My favorite cooking method is braising. You can use a crockpot (and I do on occasion), but I have an enameled cast iron dutch oven that I do a majority of my slow cooking in. The beauty of it is that you can simmer it on the stove, or in the oven. Here’s how I cook the beast:

 

Ingredients:

  • the venison roast you just corned 
  • 2 onions, chopped
  • a head of garlic, chopped (5-6 cloves)
  • 2 tablespoons of pickling spice
  • 1 tablespoon of caraway seeds
  • 1 cup of venison stock or beef stock/broth
  • 2 bottles of a decent beer. I usually use an amber of some type – not too heavy, not too light
The Sirloin Tip is a great choice for corning your venison - the size is perfect for a family meal or making sandwich meat slices.
The Sirloin Tip is a great choice for corning your venison – the size is perfect for a family meal or making sandwich meat slices.

Process:

Put the onions, garlic, and spices in the dutch oven. If you will add vegetables later, use a spice bag, otherwise you will be getting a lot of flavor bursts later. Add the roast. Add the liquids. I like the roast to be at least half submerged, but am usually somewhere between half to three quarters covered, so add more liquids if you have a big roast. Throw it in the oven at 250 for about 6 hours. Flip it once or twice during that timeframe.

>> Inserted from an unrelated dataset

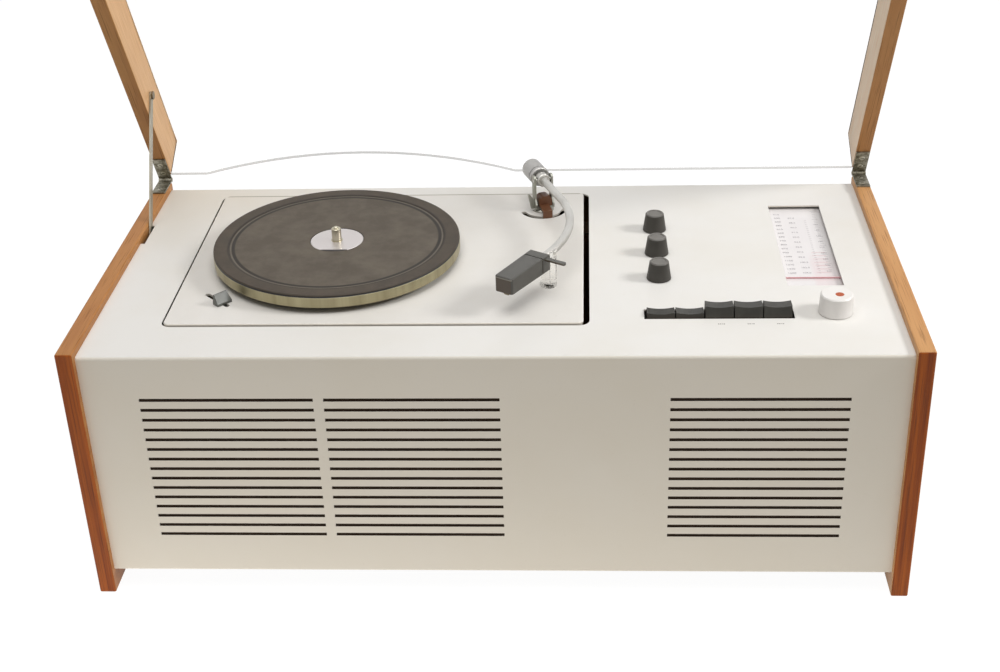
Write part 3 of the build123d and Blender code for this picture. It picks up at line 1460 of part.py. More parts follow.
window_rear = cheek_back - acrylic_inset
window_fore = cheek_front + acrylic_inset
window_foot = cheek_low - acrylic_drop
window_high = cheek_high - acrylic_below_cheek
with BuildPart() as lid_window:
    with BuildSketch(lid_side(-inner_x)):
        with BuildLine():
            FilletPolyline((window_rear, window_foot), (window_rear, window_high), (window_fore, window_high),
                           (window_fore, window_foot), radius=acrylic_bend)
            offset(amount=acrylic, side=Side.LEFT)
        make_face()
    extrude(amount=2 * inner_x)
    with BuildSketch(lid_back(window_rear + 1)):
        with BuildLine():
            ThreePointArc((platter_x - notch_width / 2, window_foot - 0.01),
                          (platter_x, window_foot + notch_height),
                          (platter_x + notch_width / 2, window_foot - 0.01))
            Line((platter_x + notch_width / 2, window_foot - 0.01), (platter_x - notch_width / 2, window_foot - 0.01))
        make_face()
    extrude(amount=acrylic + 2, mode=Mode.SUBTRACT)
finish(lid_window, "lid_window")

with BuildPart() as lid_stay:
    with BuildSketch(sideways(stay_left)):
        with Locations((pivot_y + stay_length / 2 * cos(radians(stay_heading)),
                        pivot_z + stay_length / 2 * sin(radians(stay_heading)))):
            SlotCenterToCenter(stay_length, stay_width, rotation=stay_heading)
        with Locations((pivot_y, pivot_z)):
            Circle(stay_pin_radius + running, mode=Mode.SUBTRACT)
    extrude(amount=stay_thickness)
finish(lid_stay, "lid_stay")

pin_length = leaf_width + 0.6
with BuildPart() as lid_pins:
    for side in (-1, 1):
        with BuildSketch(lid_side(side * hinge_middle - pin_length / 2)):
            Circle(hinge_pin_radius)
        extrude(amount=pin_length)
    with BuildSketch(lid_side(-inner_x - stay_pin_depth)):
        with Locations((-stay_pivot_back, stay_pivot_up)):
            Circle(stay_pin_radius)
    extrude(amount=stay_pin_depth + stay_gap + stay_thickness + 0.5)
    with BuildSketch(lid_side(stay_left + stay_thickness + 0.2)):
        with Locations((-stay_pivot_back, stay_pivot_up)):
            Circle(stay_pin_head)
    extrude(amount=1.2)
finish(lid_pins, "lid_pins")
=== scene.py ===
"""Looks of a table-top record player and radio: room, finishes and small trim, in assembly order."""

from math import cos, pi, radians, sin

import bmesh
import bpy
from mathutils import Matrix, Vector


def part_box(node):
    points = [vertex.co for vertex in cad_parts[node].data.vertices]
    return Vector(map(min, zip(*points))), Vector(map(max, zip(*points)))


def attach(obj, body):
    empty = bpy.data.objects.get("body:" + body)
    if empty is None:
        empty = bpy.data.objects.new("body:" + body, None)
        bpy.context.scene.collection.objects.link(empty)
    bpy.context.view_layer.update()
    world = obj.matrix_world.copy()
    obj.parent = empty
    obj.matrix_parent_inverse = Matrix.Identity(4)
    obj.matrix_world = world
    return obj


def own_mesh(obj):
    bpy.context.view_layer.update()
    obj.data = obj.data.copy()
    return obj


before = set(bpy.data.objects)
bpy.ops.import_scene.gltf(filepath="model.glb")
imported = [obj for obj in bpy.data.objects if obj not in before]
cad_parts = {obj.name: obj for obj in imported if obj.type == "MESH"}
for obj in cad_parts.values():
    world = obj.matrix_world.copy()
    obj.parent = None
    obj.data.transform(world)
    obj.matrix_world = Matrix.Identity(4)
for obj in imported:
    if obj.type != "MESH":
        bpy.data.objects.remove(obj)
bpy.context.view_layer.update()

# ---------------------------------------------------------------- room
# A pale table top that runs out to a white studio and glows just in front of the body, a painted
# fill light for its front; one large soft lamp overhead and a smaller one at the right, which draws
# the soft shadows of the knobs towards the left.


def paint(red, green, blue):
    """Linear colour of a finish given in the usual 0 to 255 steps."""
    steps = []
    for value in (red, green, blue):
        value = value / 255
        steps.append(value / 12.92 if value <= 0.04045 else ((value + 0.055) / 1.055) ** 2.4)
    return (*steps, 1.0)


class Value:
    """A node's output, usable in plain arithmetic; each operation adds one Math node."""

    def __init__(self, finish, socket):
        self.finish = finish
        self.socket = socket

    def maths(self, operation, *numbers):
        return self.finish.node("ShaderNodeMath", {"operation": operation}, dict(enumerate(numbers)))

    def __add__(self, other):
        return self.maths("ADD", self, other)

    def __sub__(self, other):
        return self.maths("SUBTRACT", self, other)

    def __mul__(self, other):
        return self.maths("MULTIPLY", self, other)

    def __truediv__(self, other):
        return self.maths("DIVIDE", self, other)

    def __radd__(self, other):
        return self.maths("ADD", other, self)

    def __rsub__(self, other):
        return self.maths("SUBTRACT", other, self)

    def __rmul__(self, other):
        return self.maths("MULTIPLY", other, self)

    def __gt__(self, other):
        return self.maths("GREATER_THAN", self, other)

    def __lt__(self, other):
        return self.maths("LESS_THAN", self, other)

    def __mod__(self, other):
        return self.maths("FLOORED_MODULO", self, other)

    def __abs__(self):
        return self.maths("ABSOLUTE", self)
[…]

If you want a standard corned beef meal, throw your vegetables of choice (cabbage, carrots, potatoes, etc) in for the last hour or so. For a twist, leave the potatoes out – and instead mash them. Having the corned venison, cabbage, and carrots on a bed of mashed potatoes is our preferred route – the mashed potatoes add a creaminess to the mix and a nice balance to the saltiness of the roast.

If you want it for sandwiches, put the whole dutch oven in the fridge overnight (roast is still in the liquids). Pull it out the next day and slice it up, and hide it, because it goes quick when people find it!